Things move fast in the NBA playoffs, so to help you stay on top of things, from now through at least the end of the second round, we will have nightly takeaways from the postseason action.
What’s next for Clippers? Do they run it back?
The Clippers were bounced in the first round for the second consecutive year. That’s not what Clippers management and ownership expected from an incredibly expensive roster — they were nearly $20 million over the second tax apron, and their salary+tax for this season came to $342.4 million (second only to the Warriors). Think of it this way: Five teams paid less in total salary than the Clippers did in tax.
In the face of that, what do the Clippers want to do?
Run it back.
Run it back and hope for better health in the playoffs.
“Once we figured it out, like we had a really great stretch, you know, going 26-5,” coach Tyrone Lue said of his team after it acquired James Harden. “After that, we had some injuries. Guys in and out, minute restrictions, stuff like that kind of killed our flow.”
James Harden on the potential of this Clippers roster if healthy:
— Joey Linn (@joeylinn_) May 4, 2024
“With our roster we have enough to compete and be the last team standing, but health is a huge part of it. The best ability is availability... For somebody like [Kawhi], he wants to be out there. He did everything… pic.twitter.com/TXvFk9ZbsJ
That stretch where the Clippers went 28-7 before the All-Star break provides hope — the Clippers looked like a legitimate threat to Denver in the West for those couple of months.
Next season, the Clippers move into the new Intuit Dome in Inglewood (near the NFL’s Rams Sofi Stadium). It will be a groundbreaking, state-of-the-art arena, and owner Steve Ballmer wants to do that with a roster to open that building that’s a threat to make a deep playoff run. So they run it back.

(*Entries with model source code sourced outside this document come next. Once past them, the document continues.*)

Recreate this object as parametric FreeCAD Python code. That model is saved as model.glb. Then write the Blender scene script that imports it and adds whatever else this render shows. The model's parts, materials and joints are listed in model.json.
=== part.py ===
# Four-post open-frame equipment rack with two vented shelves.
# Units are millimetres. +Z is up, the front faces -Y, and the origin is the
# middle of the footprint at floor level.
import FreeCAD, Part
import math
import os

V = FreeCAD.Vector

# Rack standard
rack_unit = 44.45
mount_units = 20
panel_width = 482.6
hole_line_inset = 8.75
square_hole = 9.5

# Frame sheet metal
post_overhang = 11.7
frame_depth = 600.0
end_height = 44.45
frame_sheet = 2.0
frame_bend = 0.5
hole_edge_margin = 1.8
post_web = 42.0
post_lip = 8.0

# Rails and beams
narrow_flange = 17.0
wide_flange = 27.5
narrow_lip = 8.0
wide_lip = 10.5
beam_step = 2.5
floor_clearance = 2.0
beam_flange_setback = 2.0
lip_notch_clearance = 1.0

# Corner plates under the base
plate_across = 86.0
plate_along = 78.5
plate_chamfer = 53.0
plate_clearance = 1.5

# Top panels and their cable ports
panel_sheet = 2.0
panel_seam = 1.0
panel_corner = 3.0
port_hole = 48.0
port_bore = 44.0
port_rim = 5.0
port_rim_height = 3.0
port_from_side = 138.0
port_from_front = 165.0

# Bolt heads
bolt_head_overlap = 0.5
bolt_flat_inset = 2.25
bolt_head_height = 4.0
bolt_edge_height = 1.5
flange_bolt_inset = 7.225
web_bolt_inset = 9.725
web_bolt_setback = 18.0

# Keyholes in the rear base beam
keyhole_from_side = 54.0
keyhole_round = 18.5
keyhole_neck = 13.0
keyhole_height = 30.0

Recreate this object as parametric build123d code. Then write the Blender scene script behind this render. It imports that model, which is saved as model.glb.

The Clippers have already locked in Leonard with an extension, and he took a slight discount from the max he could have demanded. The Clippers wanted George to take a haircut, too, but he may be less willing to help out ownership against the tax because he has options. Both the 76ers and Magic are known to have interest in George and they have the cap space to max him out, which may leave the Clippers with few options if they want him back. And even if the Clippers put a full max on the table for PG13, if he wants to walk out the door he can and all the Clippers can do is watch.

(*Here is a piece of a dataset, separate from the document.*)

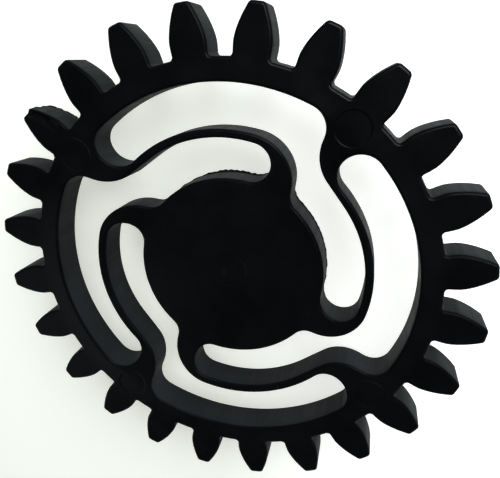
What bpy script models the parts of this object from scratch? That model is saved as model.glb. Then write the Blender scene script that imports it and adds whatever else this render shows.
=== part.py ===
"""Spring-web gear wheel, modelled flat on its back with the gear axis along +Z.

One black plastic moulding: a toothed rim hangs on a blind hub by four S-shaped spring arms.
The rim can give against the hub, because the arms flex. Each member is its own object.
The origin is on the gear axis at the mouth of the rear boss, the lowest point of the wheel.
Tooth 1 points along +Y, and the face that the user sees looks along +Z.
"""

import math

import bmesh
import bpy
from mathutils import Matrix, Vector

MM = 0.001
GAP = 0.3 * MM                  # clearance kept between neighbouring members

# ---- gear teeth: a standard involute spur gear -------------------------------------------
MODULE = 2.5 * MM
TEETH = 24
PRESSURE_ANGLE = math.radians(20.0)
TOOTH_THINNING = 0.025          # backlash allowance, as a share of the module
DEDENDUM = 1.28                 # depth of the root below the pitch circle, in modules
ROOT_FILLET = 0.30 * MM
TIP_CHAMFER = 0.35 * MM
FLANK_POINTS = 6
PITCH_RADIUS = MODULE * TEETH / 2
TIP_RADIUS = PITCH_RADIUS + MODULE
ROOT_RADIUS = PITCH_RADIUS - DEDENDUM * MODULE
BASE_RADIUS = PITCH_RADIUS * math.cos(PRESSURE_ANGLE)

# ---- web: every opening is outlined by circles that touch, given as radius and place ------
ARMS = 4
ARM_PITCH = 2 * math.pi / ARMS
AXIS = Vector((0.0, 0.0))
RIM_INNER_RADIUS = 24.05 * MM
HUB_RADIUS = 12.5 * MM
ARM_CENTRE = Vector((-0.25, 1.52)) * MM         # both edges of the thin arm turn about it
ARM_INNER_RADIUS = 16.15 * MM
ARM_OUTER_RADIUS = 17.25 * MM
RIM_SLOT_RADIUS = 2.70 * MM                     # round end of the opening, outside the arm
RIM_SLOT_ANGLE = math.radians(123.2)
CORNER_RADIUS = 2.70 * MM                       # the opening's other corner at the rim
CORNER_ANGLE = math.radians(146.8)
ROOT_BUMP_RADIUS = 5.25 * MM                    # bulge of the thick arm root
ROOT_BUMP_DISTANCE = 23.05 * MM
ROOT_BUMP_ANGLE = math.radians(126.6)
HUB_SLOT_RADIUS = 2.49 * MM                     # round end of the slot inside the arm
HUB_SLOT_ANGLE = math.radians(68.0)
HOOK_RADIUS = 5.70 * MM                         # outside of the arm's turn into its lug
HOOK_ANGLE = math.radians(68.0)
LUG_FILLET_RADIUS = 2.25 * MM
LUG_FILLET_ANGLE = math.radians(38.95)

# ---- heights above the mouth of the boss ---------------------------------------------------
FACE_WIDTH = 4.1 * MM
HUB_SET_BACK = 2.1 * MM         # the web is dished: the hub stands this far behind the rim
BOSS_LENGTH = 5.0 * MM
BOSS_RADIUS = 6.5 * MM
BOSS_SIDES = 48
SOCKET_RADIUS = 4.0 * MM
SOCKET_FLAT = 3.3 * MM          # from the axis to the flat of the D-shaped socket
RIM_BACK = BOSS_LENGTH + GAP + HUB_SET_BACK

ARM_STATIONS = 25               # cross-sections along an arm
ARC_STEP = math.radians(7.0)
FINE_STEP = math.radians(15.0)  # for the small circles
SHARP_ANGLE = math.radians(30.0)
SAME_POINT = 0.02 * MM

BLACK_PLASTIC = (0.013, 0.014, 0.014, 1.0)
BLACK_ROUGHNESS = 0.42


def polar(radius, angle):
    return Vector((radius * math.cos(angle), radius * math.sin(angle)))


def turned(points, angle):
    turn = Matrix.Rotation(angle, 2)
    return [turn @ point for point in points]


def tangent(circle, following):
    """Touching points of the straight line from one directed circle to the next.

    A circle is (centre, radius): a positive radius is run anticlockwise, a negative one clockwise.
    """
    (centre, radius), (next_centre, next_radius) = circle, following
    offset = next_centre - centre
    share = max(-1.0, min(1.0, (next_radius - radius) / offset.length))
    heading = math.atan2(offset.y, offset.x) - math.asin(share)
    left = Vector((-math.sin(heading), math.cos(heading)))
    return centre - radius * left, next_centre - next_radius * left


def arc(circle, start, end):
    """Points along a directed circle from one point on it to another."""
    centre, radius = circle
    first = math.atan2(start.y - centre.y, start.x - centre.x)
    last = math.atan2(end.y - centre.y, end.x - centre.x)
    sweep = (last - first) % (2 * math.pi)
    if radius < 0:
        sweep -= 2 * math.pi
    step = ARC_STEP if abs(radius) >= HUB_RADIUS else FINE_STEP
    count = max(1, math.ceil(abs(sweep) / step))
    return [centre + polar(abs(radius), first + sweep * i / count) for i in range(count + 1)]


def opening():
    """The outline of the opening outside arm 1, as one arc for each named circle."""
    next_arm = turned([ARM_CENTRE], -ARM_PITCH)[0]
    slot_seat = ARM_INNER_RADIUS - HUB_SLOT_RADIUS
    hook_seat = ARM_OUTER_RADIUS - HOOK_RADIUS
    circles = {
        "rim": (AXIS, -RIM_INNER_RADIUS),
        "corner": (polar(RIM_INNER_RADIUS - CORNER_RADIUS, CORNER_ANGLE - ARM_PITCH), -CORNER_RADIUS),
        "bump": (polar(ROOT_BUMP_DISTANCE, ROOT_BUMP_ANGLE - ARM_PITCH), ROOT_BUMP_RADIUS),
        "arm_inside": (next_arm, -ARM_INNER_RADIUS),
        "hub_slot": (next_arm + polar(slot_seat, HUB_SLOT_ANGLE - ARM_PITCH), -HUB_SLOT_RADIUS),
        "hub": (AXIS, HUB_RADIUS),
        "lug_fillet": (polar(HUB_RADIUS + LUG_FILLET_RADIUS, LUG_FILLET_ANGLE), -LUG_FILLET_RADIUS),
        "hook": (ARM_CENTRE + polar(hook_seat, HOOK_ANGLE), HOOK_RADIUS),
        "arm_outside": (ARM_CENTRE, ARM_OUTER_RADIUS),
        "rim_slot": (polar(RIM_INNER_RADIUS - RIM_SLOT_RADIUS, RIM_SLOT_ANGLE), -RIM_SLOT_RADIUS),
    }
    names = list(circles)
    links = [tangent(circles[name], circles[names[(i + 1) % len(names)]]) for i, name in enumerate(names)]
    return {name: arc(circles[name], links[i - 1][1], links[i][0]) for i, name in enumerate(names)}


def flank_half_angle(radius):
    """Half the angle that a tooth fills at a radius."""
    at_pitch = math.pi / (2 * TEETH) - TOOTH_THINNING * MODULE / (2 * PITCH_RADIUS)
    involute = math.tan(PRESSURE_ANGLE) - PRESSURE_ANGLE
    pressure = math.acos(min(1.0, BASE_RADIUS / radius))
    return at_pitch + involute - (math.tan(pressure) - pressure)


def tooth_outline():
    """One tooth from its left root to its right root, pointing along +Y, as (radius, angle)."""
    flank_start = ROOT_RADIUS + ROOT_FILLET
    flank_end = TIP_RADIUS - TIP_CHAMFER
    side = [(ROOT_RADIUS, flank_half_angle(flank_start) + ROOT_FILLET / ROOT_RADIUS)]
    for i in range(FLANK_POINTS):
        radius = flank_start + (flank_end - flank_start) * i / (FLANK_POINTS - 1)
        side.append((radius, flank_half_angle(radius)))
    side.append((TIP_RADIUS, flank_half_angle(TIP_RADIUS) - TIP_CHAMFER / (2 * TIP_RADIUS)))
    return side + [(radius, -angle) for radius, angle in reversed(side)]


def gear_outline():
    """All teeth, anticlockwise, starting with the tooth on +Y."""
    points = []
    for tooth in range(TEETH):
        middle = math.pi / 2 + 2 * math.pi * tooth / TEETH
        points += [polar(radius, middle - angle) for radius, angle in tooth_outline()]
    return points


def fill(bm, outlines, height):
    """Add a flat face at a height, inside the first outline and outside the others."""
    edges = []
    for outline in outlines:
        points = [p for i, p in enumerate(outline) if (p - outline[i - 1]).length > SAME_POINT]
        ring = [bm.verts.new((p.x, p.y, height)) for p in points]
        edges += [bm.edges.new(pair) for pair in zip(ring, ring[1:] + ring[:1])]
    bmesh.ops.triangle_fill(bm, use_beauty=True, edges=edges)


def pull_up(bm, height):
    """Make the flat faces into a plate of that thickness."""
    lifted = bmesh.ops.extrude_face_region(bm, geom=bm.faces[:])["geom"]
    top = [item for item in lifted if isinstance(item, bmesh.types.BMVert)]
    bmesh.ops.translate(bm, verts=top, vec=(0.0, 0.0, height))


def dish(bm):
    """Lower the web from the rim to the hub, in proportion to the radius."""
    for vert in bm.verts:
        depth = (RIM_INNER_RADIUS - vert.co.xy.length) / (RIM_INNER_RADIUS - HUB_RADIUS)
        vert.co.z -= HUB_SET_BACK * max(0.0, min(1.0, depth))


def web_plate(regions):
    """One member of the dished wheel, from flat regions that share edges."""
    bm = bmesh.new()
    for outlines in regions:
        fill(bm, outlines, RIM_BACK)
    bmesh.ops.remove_doubles(bm, verts=bm.verts, dist=SAME_POINT / 10)
    pull_up(bm, FACE_WIDTH)
    dish(bm)
    return bm


def make_rim(web):
    """The ring of teeth with the four thick roots that the arms grow from."""
    quarters = [{name: turned(side, -ARM_PITCH * i) for name, side in web.items()} for i in range(ARMS)]
    circle = []
    roots = []
    for quarter, following in zip(quarters, quarters[1:] + quarters[:1]):
        crossing = arc((AXIS, -RIM_INNER_RADIUS), quarter["rim"][-1], following["rim"][0])
        circle += quarter["rim"] + crossing
        roots.append([quarter["corner"] + quarter["bump"] + following["rim_slot"] + crossing[::-1]])
    return web_plate([[gear_outline(), circle]] + roots)


def make_hub(web):
    """The blind disc with the four lugs that the arms end in."""
    quarters = [{name: turned(side, ARM_PITCH * i) for name, side in web.items()} for i in range(ARMS)]
    circle = []
    lugs = []
    for quarter, following in zip(quarters, quarters[1:] + quarters[:1]):
        crossing = arc((AXIS, HUB_RADIUS), quarter["hub"][-1], following["hub"][0])
        circle += quarter["hub"] + crossing
        lugs.append([quarter["lug_fillet"] + quarter["hook"] + following["hub_slot"] + crossing[::-1]])
    return web_plate([[circle]] + lugs)


def trimmed(points, length):
    """A polyline without the given length at each end."""
    for _ in range(2):
        left = length
        while (points[1] - points[0]).length < left:
            left -= (points[1] - points[0]).length
            points = points[1:]
        points = [points[0] + (points[1] - points[0]).normalized() * left] + points[1:]
        points = points[::-1]
    return points


def resampled(points, count):
    """The same polyline with evenly spaced points."""
    lengths = [0.0]
    for a, b in zip(points, points[1:]):
        lengths.append(lengths[-1] + (b - a).length)
    result = []
    for i in range(count):
        wanted = lengths[-1] * i / (count - 1)
        j = max(k for k in range(len(points) - 1) if lengths[k] <= wanted)
        share = (wanted - lengths[j]) / (lengths[j + 1] - lengths[j])
        result.append(points[j].lerp(points[j + 1], share))
    return result


def make_arm(web, number):
    """The thin curved arm between its lug on the hub and its root in the rim."""
    outside = web["arm_outside"] + web["rim_slot"][:1]
    inside = turned(web["bump"][-1:] + web["arm_inside"], ARM_PITCH)[::-1]
    bm = bmesh.new()
    edges = []
    for side in (outside, inside):
        points = resampled(trimmed(side, GAP), ARM_STATIONS)
        edges.append([bm.verts.new((p.x, p.y, RIM_BACK)) for p in points])
    for a, b, c, d in zip(edges[0], edges[0][1:], edges[1][1:], edges[1]):
        bm.faces.new((a, b, c, d))
    pull_up(bm, FACE_WIDTH)
    dish(bm)
    bmesh.ops.rotate(bm, verts=bm.verts, matrix=Matrix.Rotation(-ARM_PITCH * (number - 1), 3, "Z"))
    return bm


def make_boss():
    """The rear boss with a D-shaped socket for the shaft that carries the wheel."""
    outside = [polar(BOSS_RADIUS, 2 * math.pi * i / BOSS_SIDES) for i in range(BOSS_SIDES)]
    flat_angle = math.acos(SOCKET_FLAT / SOCKET_RADIUS)
    sweep = 2 * (math.pi - flat_angle)
    socket = [polar(SOCKET_RADIUS, flat_angle + sweep * i / BOSS_SIDES) for i in range(BOSS_SIDES + 1)]
    bm = bmesh.new()
    fill(bm, [outside, socket], 0.0)
    pull_up(bm, BOSS_LENGTH)
    return bm


def finish(name, bm, material):
    """Turn a mesh into a named object with its faces pointing out."""
    bmesh.ops.recalc_face_normals(bm, faces=bm.faces)
    mesh = bpy.data.meshes.new(name)
    bm.to_mesh(mesh)
    bm.free()
    mesh.shade_smooth()
    mesh.set_sharp_from_angle(angle=SHARP_ANGLE)
    mesh.materials.append(material)
    thing = bpy.data.objects.new(name, mesh)
    bpy.context.collection.objects.link(thing)


def black_plastic():
    material = bpy.data.materials.new("black_plastic")
    material.use_nodes = True
    shader = material.node_tree.nodes["Principled BSDF"]
    shader.inputs["Base Color"].default_value = BLACK_PLASTIC
    shader.inputs["Roughness"].default_value = BLACK_ROUGHNESS
    return material


def main():
    for thing in list(bpy.data.objects):
        bpy.data.objects.remove(thing, do_unlink=True)
    material = black_plastic()
    web = opening()
    finish("toothed_rim", make_rim(web), material)
    finish("hub_disc", make_hub(web), material)
    finish("rear_boss", make_boss(), material)
    for number in range(1, ARMS + 1):
        finish(f"spring_arm_{number}", make_arm(web, number), material)


main()
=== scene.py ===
"""Looks of the spring-web gear wheel: one black moulding with rounded edges and moulding marks.

The whole wheel is worked out as one smooth skin, so that no seam shows where its members meet,
and is then parted into pieces, of which those of the rim and the hub ride on these bodies.
Lengths are in millimetres until a mesh is made, which is in metres.
"""

import math

import bmesh
import bpy
import numpy as np
from mathutils import Matrix, Vector
from mathutils.geometry import delaunay_2d_cdt


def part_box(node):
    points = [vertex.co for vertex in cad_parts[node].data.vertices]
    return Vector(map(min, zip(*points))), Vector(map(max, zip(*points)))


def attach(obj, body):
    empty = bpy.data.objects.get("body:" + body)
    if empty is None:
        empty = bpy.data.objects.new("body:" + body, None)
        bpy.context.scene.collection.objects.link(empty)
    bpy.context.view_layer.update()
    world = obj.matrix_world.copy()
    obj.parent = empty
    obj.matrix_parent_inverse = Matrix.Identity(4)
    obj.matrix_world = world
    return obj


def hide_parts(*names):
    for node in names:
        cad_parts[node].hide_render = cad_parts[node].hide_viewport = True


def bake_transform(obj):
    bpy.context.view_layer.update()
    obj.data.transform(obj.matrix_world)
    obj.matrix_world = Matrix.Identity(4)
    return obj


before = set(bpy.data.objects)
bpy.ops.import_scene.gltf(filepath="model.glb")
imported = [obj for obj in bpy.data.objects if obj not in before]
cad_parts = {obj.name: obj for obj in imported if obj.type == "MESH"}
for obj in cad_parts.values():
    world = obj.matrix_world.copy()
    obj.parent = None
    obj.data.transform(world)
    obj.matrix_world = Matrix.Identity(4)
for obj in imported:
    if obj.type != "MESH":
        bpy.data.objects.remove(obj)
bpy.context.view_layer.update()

MM = 0.001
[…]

The Clippers and James Harden can’t start negotiating until after the NBA Finals end, but both sides want to continue this relationship. The Clippers also want to reach an extension with Tyrone Lue, who is under contract for one more year to coach the team (even if the sides don’t reach an extension, the Clippers are not going to let Lue walk across town and coach the Lakers next season, he will still be a Clippers’ employee).
The Clippers’ only other option besides running it back is to start tearing it down and rebuilding, and the franchise is not ready for that, not as they move into a new building.

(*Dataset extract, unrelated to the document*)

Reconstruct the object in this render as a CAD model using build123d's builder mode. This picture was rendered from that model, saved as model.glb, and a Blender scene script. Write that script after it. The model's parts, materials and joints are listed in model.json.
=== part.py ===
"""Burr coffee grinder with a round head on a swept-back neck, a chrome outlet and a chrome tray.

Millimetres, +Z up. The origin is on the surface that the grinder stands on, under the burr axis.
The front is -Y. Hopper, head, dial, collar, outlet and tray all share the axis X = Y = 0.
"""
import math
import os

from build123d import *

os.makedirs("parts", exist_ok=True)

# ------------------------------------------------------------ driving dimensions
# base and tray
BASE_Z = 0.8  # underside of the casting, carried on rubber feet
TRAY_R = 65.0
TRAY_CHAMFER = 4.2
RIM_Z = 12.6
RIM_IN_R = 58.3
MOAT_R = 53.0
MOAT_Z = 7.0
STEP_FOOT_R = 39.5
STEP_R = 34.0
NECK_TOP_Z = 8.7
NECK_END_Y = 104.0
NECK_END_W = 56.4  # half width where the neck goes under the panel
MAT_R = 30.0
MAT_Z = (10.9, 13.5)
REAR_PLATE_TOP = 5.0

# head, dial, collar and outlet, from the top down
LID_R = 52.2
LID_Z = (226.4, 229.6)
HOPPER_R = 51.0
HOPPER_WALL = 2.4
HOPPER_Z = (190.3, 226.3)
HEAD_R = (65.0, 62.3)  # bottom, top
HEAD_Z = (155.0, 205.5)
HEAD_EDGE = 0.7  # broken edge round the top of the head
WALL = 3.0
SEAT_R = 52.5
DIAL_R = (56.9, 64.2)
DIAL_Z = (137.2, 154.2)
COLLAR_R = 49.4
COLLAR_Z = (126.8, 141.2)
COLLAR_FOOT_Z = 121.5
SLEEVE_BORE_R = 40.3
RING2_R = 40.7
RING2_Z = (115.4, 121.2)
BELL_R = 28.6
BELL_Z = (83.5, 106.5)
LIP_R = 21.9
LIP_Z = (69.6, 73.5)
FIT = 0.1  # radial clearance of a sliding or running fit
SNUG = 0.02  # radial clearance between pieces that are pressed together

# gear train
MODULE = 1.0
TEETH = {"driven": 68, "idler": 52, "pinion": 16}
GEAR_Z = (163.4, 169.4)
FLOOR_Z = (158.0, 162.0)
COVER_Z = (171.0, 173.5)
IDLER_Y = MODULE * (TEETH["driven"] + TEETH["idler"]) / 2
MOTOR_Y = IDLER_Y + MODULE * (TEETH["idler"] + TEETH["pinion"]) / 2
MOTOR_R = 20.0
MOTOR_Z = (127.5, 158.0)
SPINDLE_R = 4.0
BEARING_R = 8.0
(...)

So they run it back and hope that next season they hit the playoffs healthy.
We’ve got a Game 7
Cleveland got the monster game from its backcourt we’ve been waiting for — Donovan Michell dropped 50, and Darius Garland added 21.
It wasn’t enough — Orlando won behind a young, balanced attack and forced a Game 7, the first of these playoffs (on Sunday in Cleveland).
Sunday’s game is pressure-packed for the Cavaliers. If this roster is healthy but still not good enough to get out of the first round, massive changes will come (they might be anyway). Has it become clear enough that bigs Evan Mobley and Jarrett Allen — both good players individually—don’t mesh well and need to be broken up, with one being sent out in a trade?
More importantly, how much does what happens in Game 7 influence Mitchell’s decision on whether or not to sign a max contract extension the team will offer him this summer? If he doesn’t sign and is heading into his final season under contract, the Cavaliers would be forced to consider a trade rather than let him walk for nothing.
It’s not too much to say the Cavaliers’ future could hang in the balance on Sunday. Win, and the hard questions are put off as Cleveland packs for Boston and the chance to prove itself against the best of the East. Lose, and the questions come flooding in.
Orlando knows its direction — and Friday’s Game 6 win at home confirmed it’s the right direction. The Magic’s core is mostly in place. Paolo Banchero and Franz Wagner became the youngest tandem in NBA history to each score 25+ points in an elimination game.
Jamahl Mosley tried to start the game big, playing Jalen Suggs with Wagner, Jonathan Isaac, Banchero, and Wendell Carter Jr. — everyone but Suggs in that lineup is at least 6'10". It didn’t really work. All season, the Magic needed more perimeter shot creation, ideally a veteran point guard who could organize the offense and get some buckets. Cole Anthony and Markell Fultz came off the bench and filled that role in Game 6, at least well enough that the team is moving on to Game 7.
The Magic are a team on the rise and these playoffs have confirmed that — the Magic are on the path to being very, very good.
Which is exactly where it felt like the Cavaliers were a few years ago, but they have not taken the next step. They need to on Sunday or times, they are a changin’.